Les talons aiguilles de Carrie Bradshaw
L’édito de Géraldine Savary: «Mode en séries»
A 8 ans, je me rêvais en Nadia, belle aventurière dans la série télévisée consacrée à Michel Strogoff. Je traversais l’Oural, une longue tresse balayant ma chemise de moujik, blonde, grande et scientifique (pour l’instant, c’est raté). Plus tard, Carrie Bradshaw de Sex and the City m’a donné l’audace des talons aiguilles (douloureux), Rachel, de Friends, celle du T-shirt blanc moulant (salissant) et, à cause de Sarah Lund, l’inspectrice danoise de la cultissime série The Killing, j’ai porté pendant des semaines un pull pelucheux garni d’amaryllis (confortablement moche).
Ce n’est pas nouveau, bien sûr. La fiction nous sauve du réel, les images agissent sur les comportements. En 1942, l’actrice Veronika Lake n’a-t-elle pas dû couper la longue mèche de cheveux qui lui cachait l’œil droit sur demande du président Roosevelt? Les femmes qui travaillaient dans les usines d’armement avaient toutes adopté la même coiffure peu pratique et peu sûre et cela nuisait à l’effort de guerre américain.
Toutes joueuses d’échec?
Aujourd’hui, néanmoins, l’influence des écrans prend une ampleur inédite en raison de la concurrence des plates-formes, de l’augmentation des publics et des offres à disposition, sans compter que notre horizon de confinés se résume à notre télé et à notre canapé.
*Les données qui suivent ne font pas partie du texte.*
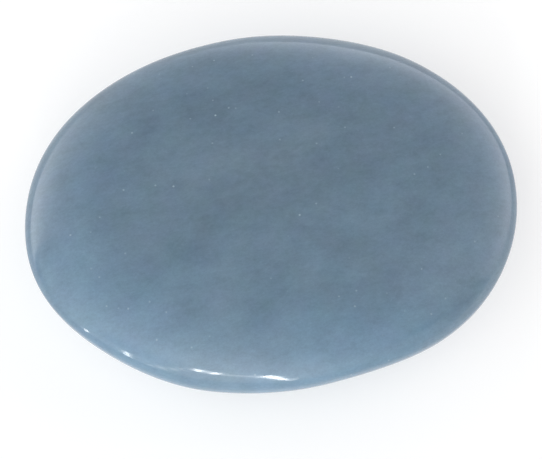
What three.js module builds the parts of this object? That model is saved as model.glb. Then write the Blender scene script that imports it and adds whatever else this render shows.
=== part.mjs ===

Chaque série est un événement, chaque sortie un sujet de discussion, les réseaux sociaux s’en emparent et en multiplient l’impact.
Est-on en train de revivre la bataille d’Hernani version podium? Une guerre des codes, des marchés et des esthétiques? Loin s’en faut. Les marques, comme les feuilletons TV, ont au contraire tout intérêt à multiplier les vitrines. Les séries influencent la rue, qui influence les défilés qui, par retour d’image et d’intérêt financier, investissent les séries. C’est triste pour la diversité des looks et des cultures, mais jubilatoire de s’imaginer en joueuse d’échecs défilant pour Dior depuis son salon.